When someone has a shock they change forever. A shock will make damages and may also leave deep scars. Cultural shocks are just the same, and it is up to each one of us to make a decision: complain of the pain we had or keep going on. When I came to Taiwan, I didn't realize how much my life was going to change. I’m not talking about language, food or customs. In my case, after 9 months those barriers are being left behind already. Is easy to speak mandarin with Taiwanese people; is a little bit tricky to eat noodles with chopsticks, and is very exciting to jump into a scooter wearing a yellow plastic bag rain coat! Yet, there is one aspect that is amazingly hard to understand: People.

The university where I study accounts with a great number of foreigner students, which makes it a diverse place to learn about each other. Also, I have many Taiwanese friends who are my classmates. So…what do you expect when you have so many people from different parts of the world? Is it fights, misunderstandings…romance maybe?? Well, in my opinion I’ve found one very thing: Love.

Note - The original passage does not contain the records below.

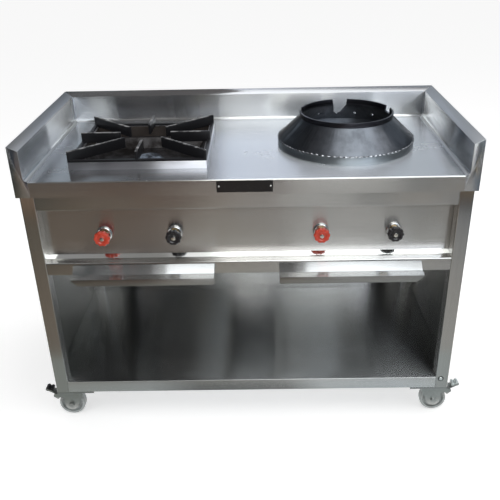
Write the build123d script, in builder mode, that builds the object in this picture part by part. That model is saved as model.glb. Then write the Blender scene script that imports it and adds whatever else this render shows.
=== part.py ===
from build123d import *
import math
import os

# Double burner range on casters: one open burner with a pan support, one wok burner with a ring
# X runs to the right, Y to the back and Z up, from the floor under the middle of the worktop

# Clearances
running_gap = 0.3
shaft_fit = 0.05
slip_gap = 1.0

# Sheet metal and tube
sheet = 1.5
tube = 38
tube_wall = 1.5
tube_corner = 3

# Worktop with a rolled front apron
top_length = 1200
top_depth = 580
top_height = 790
apron_height = 43
deck_edge_radius = 4

# Splash guards
guard_width = 25
guard_height = 82.5
guard_rise = 10.5
cove_radius = 12

# Frame
leg_inset = 8
top_rail_height = 80
lower_rail_drop = 238
rear_mid_rail_rise = 36
shelf_lip = 38
panel_lap = 22

# Nameplate on the apron
plate_length = 146
plate_height = 32
plate_thickness = 1
plate_x = -4
plate_drop = 19
rivet_radius = 2.5
rivet_head = 1.2
rivet_inset = 6

# Pan support and burner surround on the left
support_x = -292
support_y = -32
support_length = 372
support_depth = 344
surround_height = 22
surround_flange = 14
surround_drop = 11.5
surround_ledge = 10
support_bar_width = 10
support_bar_height = 6
rib_height = 30
rib_thickness = 7
rib_inner_radius = 72

# Drip pan inside the surround
pan_rim = 9
pan_depth = 30
pan_slope = 34
pan_hole_radius = 48
pan_sheet = 1.2
pilot_hole_radius = 5

# Wok ring on the right
ring_x = 287
ring_y = -3
ring_base_radius = 196.5
ring_band_height = 22
ring_wall = 5
ring_neck_radius = 132.5
ring_neck_height = 83
ring_lip_radius = 134.5
ring_lip_height = 13
rear_notch_angle = 92
rear_notch_width = 45
rear_notch_depth = 49
rear_notch_lean = 10
rear_notch_foot = 20.5
rear_notch_shoulder_depth = 20.5
rear_notch_shoulder_inset = 3
side_notch_angles = (16, 167)
side_notch_width = 30
side_notch_depth = 19
vent_count = 4
vent_first_angle = 54
vent_pitch = 19.5
vent_radius = 4
vent_height = 45

# Spill bowl under the wok ring
bowl_hole_radius = 128
bowl_flange_radius = 150
bowl_floor_radius = 84
bowl_drop = 38
bowl_centre_radius = 62

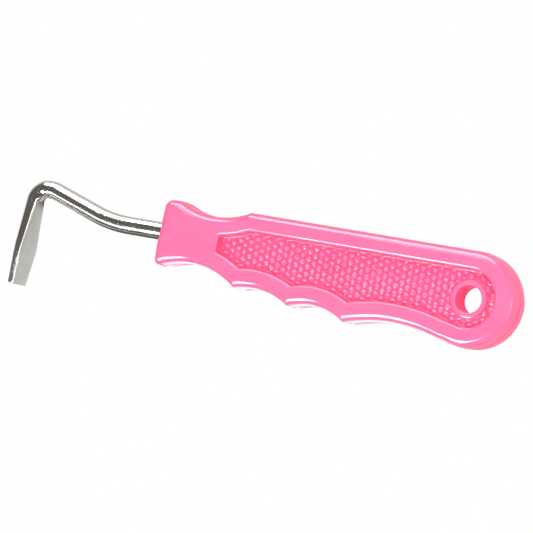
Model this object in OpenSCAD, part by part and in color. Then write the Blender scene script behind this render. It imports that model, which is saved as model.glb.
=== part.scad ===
// Hoof pick: a one-piece steel pick whose tang is moulded into a plastic handle.
// It lies flat. X runs from the blade to the butt, Y to the straight top edge of the handle,
// Z up out of a broad face. The origin is the middle of the box that it fills, at its lowest face.

/* [Handle] */
// Length of the handle from its ferrule face to its butt
handle_l = 124.1; // [115:0.1:130]
// Thickness of the handle between its broad faces
handle_t = 12.6; // [12:0.1:16]
// Height of the straight top edge above the tang's axis
top_y = 10.5; // [9:0.1:12]
// Radius of the round butt
butt_r = 15.15; // [13:0.05:16]
// Size of the bevel round both broad faces
edge = 1.8; // [0.6:0.2:2.4]
// Diameter of the hang hole
hang_d = 8.6; // [6:0.1:10]
// Distance from the hang hole's centre to the butt's end
hang_inset = 15.4; // [11:0.1:17]

/* [Finger grooves] */
// Radius of the dip behind the ferrule in the top edge
dip_r = 26.6; // [22:0.1:32]
// Place of that dip along the handle, and the height of its lowest point
dip_at = [18.2, 7.45]; // [0:0.05:40]
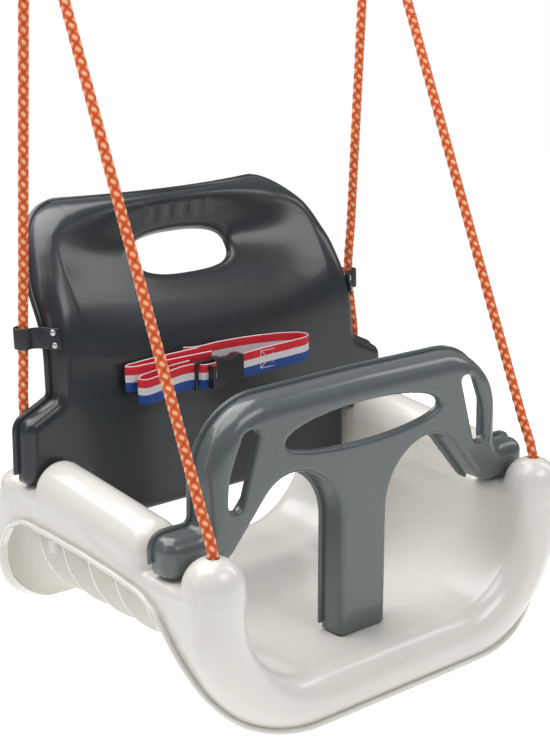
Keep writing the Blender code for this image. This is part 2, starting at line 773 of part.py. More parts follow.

Recently I got seriously sick. It was difficult to move and I could not eat for a week so I had to be hospitalized for some days. Then I had to be moved to a different hospital. I thought the situation was getting worst. There was only one thought coming to my mind while they transferred me by ambulance to another hospital: I wanted to go back home! Later I had a surgery that leaved a scar on my body. But…was I ever alone during that time? No way!! My Taiwanese classmates were taking turns to take care of me at nights. They helped me explaining what the nurse or doctor said, helped me to go around and stand up from the bed because I was so weak that I could not do those things by myself. Yet, they were not the only ones looking out for me. My good foreigners friends were also always with me. People from the four corners of the world: Belizeans, Guatemalans, Gambians, St. Lucians, Thais, Americans, Salvadorians… and the list goes on and on. They all were with me during and after my sickness process. They all had a lot of things to do: studies, job or families. So why were all of them sacrificing so much for me? Many people around me say that they all did it because I’m a friendly person and I am always open to talk with anybody. Is it truth what they just said to me? Is it because I’m “good”? I don’t really think so. My firm belief is that is God who has brought me here and has surrounded me with such amazing persons although I don’t deserve it. This is the shock I am facing. Learning to understand how these people from all over the world are so kind and nice to others who does not belong to their county or family. For me the cultural shock not only included emotional scars (like being homesick, etc.) but also included a funny and cool scar on my belly. I already had some physical bruises made in Taiwan which I had while learning to ride bicycle all speed downhill in my campus, or while touching the scooter s buffers by accident! This scar is way more precious because it reminds me of all of my good friends in Taiwan and the great care they showed.